Delgado married Rubén Retuerto and had a son named Junior Retuerto Delgado. As she became successful, she spent various years in the United States. In her later years, she had a very close relationship with Abencia Meza, another traditional Peruvian singer. The two quietly owned an apartment together, and it was widely acknowledged, both by Meza and the general public, that their relationship was intimate, though Delgado never publicly confirmed on that their relationship was more than one of friendship.

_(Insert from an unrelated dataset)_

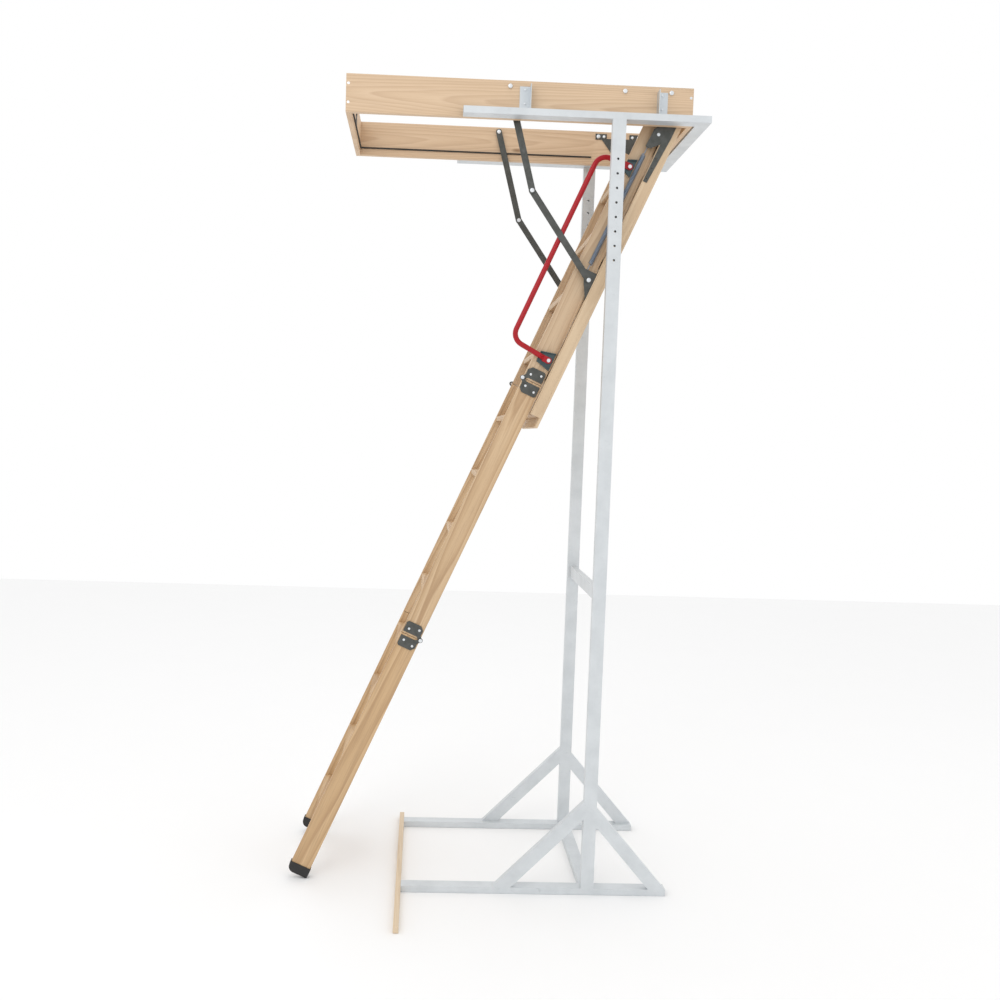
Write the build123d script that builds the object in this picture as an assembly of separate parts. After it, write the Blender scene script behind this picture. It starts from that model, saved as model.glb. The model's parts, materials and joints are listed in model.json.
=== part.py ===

On June 25, 2009, Delgado's body was found in her home in the Santiago de Surco district of Lima. Initial investigations determined the cause of death to be multiple stab wounds. The primary suspect was a man named Pedro César Mamanchura Antúnez, Delgado's driver who disappeared after her death, though Meza was thought to be ultimately responsible. When he was found, Mamanchura said that Meza had paid him to kill Delgado, but this testimony was ruled inadmissible because Mamanchura's lawyer wasn't present. His subsequent interviews with police exculpated Meza.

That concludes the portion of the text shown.